▸ **RECORDED DATA**:
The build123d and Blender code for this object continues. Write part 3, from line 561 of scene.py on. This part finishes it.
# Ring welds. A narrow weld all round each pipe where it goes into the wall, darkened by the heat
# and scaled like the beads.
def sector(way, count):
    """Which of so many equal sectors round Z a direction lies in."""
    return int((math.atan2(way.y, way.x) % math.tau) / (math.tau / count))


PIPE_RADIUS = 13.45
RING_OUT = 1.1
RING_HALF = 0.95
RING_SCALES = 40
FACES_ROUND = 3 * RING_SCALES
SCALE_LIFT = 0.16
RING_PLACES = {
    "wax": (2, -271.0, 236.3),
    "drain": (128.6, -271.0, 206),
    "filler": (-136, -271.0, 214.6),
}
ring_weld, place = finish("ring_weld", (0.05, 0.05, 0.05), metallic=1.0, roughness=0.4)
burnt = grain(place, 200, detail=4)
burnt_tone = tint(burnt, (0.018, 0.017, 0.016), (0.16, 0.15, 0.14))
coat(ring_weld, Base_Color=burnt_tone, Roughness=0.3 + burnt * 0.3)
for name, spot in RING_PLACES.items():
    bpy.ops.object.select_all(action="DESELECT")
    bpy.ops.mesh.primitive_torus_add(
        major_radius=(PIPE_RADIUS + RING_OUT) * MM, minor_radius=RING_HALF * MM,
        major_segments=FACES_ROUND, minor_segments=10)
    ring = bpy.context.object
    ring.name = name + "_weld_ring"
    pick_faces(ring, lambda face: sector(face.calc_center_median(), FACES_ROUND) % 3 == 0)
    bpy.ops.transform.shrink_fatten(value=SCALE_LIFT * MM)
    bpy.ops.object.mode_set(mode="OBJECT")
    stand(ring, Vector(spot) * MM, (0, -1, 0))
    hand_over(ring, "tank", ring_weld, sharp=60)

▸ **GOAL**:
Print exactly, and only, the lines beginning at the top of the listing and ending at the line with "return int((math.atan2(way.y, way.x)".

▸ **FINISHED ANSWER**:
The build123d and Blender code for this object continues. Write part 3, from line 561 of scene.py on. This part finishes it.
# Ring welds. A narrow weld all round each pipe where it goes into the wall, darkened by the heat
# and scaled like the beads.
def sector(way, count):
    """Which of so many equal sectors round Z a direction lies in."""
    return int((math.atan2(way.y, way.x) % math.tau) / (math.tau / count))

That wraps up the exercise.